No longer do I have to feel I failed someone for always turning down invitations to hang out in person. Virtual ones are easier to avoid, as they usually involve schedules and groups and I’m not about to combine my least favorite thing, being in front of a camera, with another of my least favorite things, being in a group of people expecting me to interact with them.
And I’m not complaining. It’s a peaceful way to be. I get up two hours before work, read and have coffee by the window and watch the birds with Yuki and hear him chatter-chit-chitter at them. I clock in to work on time and never worry about being back late from a break. Between interactions for work the house is silent, at peace, solemn and comfortable. I clock out, read, do some gardening, writing, make dinner, fall asleep. I text stories I find to friends. I laugh at jokes I read online. I’m happy.

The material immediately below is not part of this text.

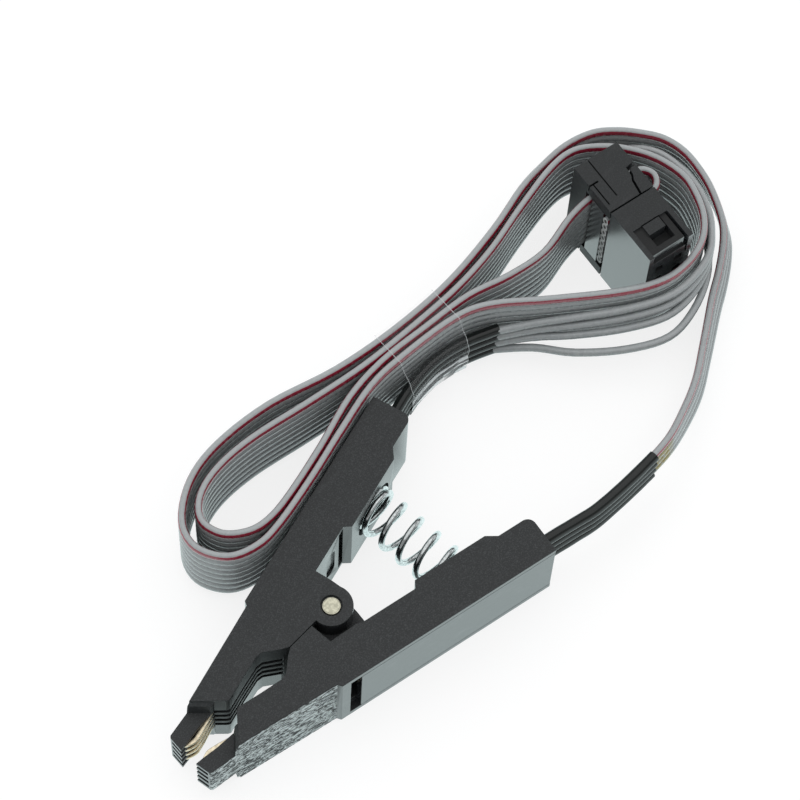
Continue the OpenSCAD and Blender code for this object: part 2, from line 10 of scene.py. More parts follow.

It’s alone but never am I lonely. I go hike alone or (safely) see friends every few weeks if at all, but my existence isn’t about social things. I don’t miss it. I miss individuals from time to time but I don’t get lonely ever. Not since childhood, as long as I can remember.
I don’t write all this to tell anyone about the depth of my days, or the lack of it. I write it to remember the moment I turned on music and felt like my vision changed, it echoed the air around me, because I had nothing but silence so very long.
It felt more significant than music had before. This visceral reaction of immediate self-protection from the always-overwhelming sound, how it eased and melted into the notes as they played. It felt like the woman’s voice was coming from somewhere inside my own head and it was exquisite, this moment, so much I didn’t want to forget it, I had to write it and here we are.